LOCKPORT – Niagara County is trying to decide whether to hang another “For Sale” sign on land on Davison Road in Lockport after the local construction company that pursued the land for four years backed out of a deal,
R.B. Mac Construction of Lockport pulled the plug on its contract in June, two years after the County Legislature approved its two-stage purchase of more than 66 acres of land immediately north of the county golf course. It was the second time R.B. Mac had tried to buy the land.
Assistant County Attorney R. Thomas Burgasser said that this spring, R.B. Mac asked for another year to wrap up outstanding issues with the deal, including whether a municipal boundary could be moved to place the land all in the Town of Lockport or all in the City of Lockport.
Burgasser said the county countered by offering R.B. Mac six months to close on the purchase, and the company decided to give up on the arrangement.
“The extra six months was for them to take care of any contingencies within the contract,” Burgasser said. “They didn’t take advantage of the six months.”

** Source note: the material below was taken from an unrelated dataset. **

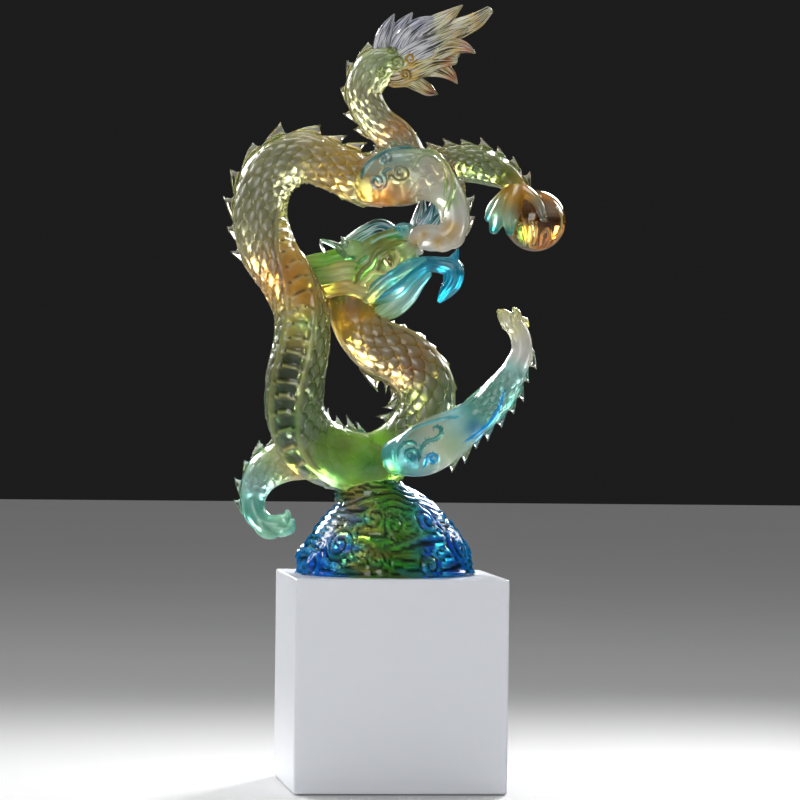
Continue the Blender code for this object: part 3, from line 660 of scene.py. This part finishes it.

County Legislature Majority Leader Randy R. Bradt said last week that the county’s Space Allocation Committee will discuss the future of the property.
Morgan L. Jones Jr., R.B. Mac’s attorney, said the county refunded R.B. Mac’s deposit, but the company reimbursed the county “a couple of thousand dollars” for the cost of environmental investigations on the site.
In June 2014, the Legislature agreed to sell the 16.9 acres closest to the road to R.B. Mac for $50,700. The deal gave the company five years to redevelop the property, and if it did so to the county’s satisfaction, R.B. Mac would have been entitled to buy another 49.4 acres of land, east and south of the first parcel, for $50,000.
The land is mostly vacant, except for the century-old former County Infirmary, later renamed the Switzer Building when it was the headquarters of the county Social Services Department. However, the building has been vacant since 2003.
Complicating the issue is the fact that the border between the City and Town of Lockport runs through the Switzer Building.
“The issue was the boundary line,” said Legislator John Syracuse, R-Newfane, chair of the county committee that gave R.B. Mac the six-month deadline. He predicted the issue would continue to interfere with any future sale.
Jones said, “In order to get a comprehensive development, they wanted the town to take over the part that was in the city, or the other way around.”
City Alderman Richard E. Abbott, D-5th Ward, who tried to save the project by making a land trade with the town, said R.B. Mac wanted the entire parcel in the town. “They didn’t want to deal with the city,” he said.
The town has no general property tax, making the cost of the project lower than it would be in the city. Also, a divided parcel would mean twice the red tape in getting a development plan approved, since the planning and zoning boards of both municipalities would need to review it.
Town Supervisor Mark C. Crocker said he was “disappointed” when he learned the deal had fallen through again. He said, “We don’t want that building to fall into total disrepair.”
R.B. Mac was planning a renovation of the asbestos-laden former infirmary, built in 1915, into apartments, with a mixed residential and commercial development around it. The contract with the county barred low-income housing, since the property abuts the Carlisle Gardens subdivision, one of the Town of Lockport’s most upscale areas.
In 2012, R.B. Mac tried to buy the land, offering a bit less than the $175,000 the county sought in its real estate listing, with a plan for apartments in the Switzer Building and patio homes elsewhere on the property. After a year and a half of negotiation, the deal fell through and the county tried a sealed-bid process in 2014. No one bid but R.B. Mac.
The two-time collapse of sales to R.B. Mac represents only half of the county’s failed efforts to sell the land on Davison Road.
In 2007, the Legislature agreed to sell the property to the Christian Academy of Western New York for $375,000, even though such a deal with a not-for-profit organization would have kept the land tax-exempt. However, the academy never came up with the necessary financing to close the deal.
In 2011, the county tried to sell the property in an internet auction. Dr. Douglas MacLeod, an ophthalmologist from Tacoma, Wash., had the winning bid at $160,250, and promoted a condominium plan on the Town of Lockport portion of the site.
However, the condos would have been four stories high, taller than the town zoning ordinance allows, and MacLeod was allowed to cancel his bid.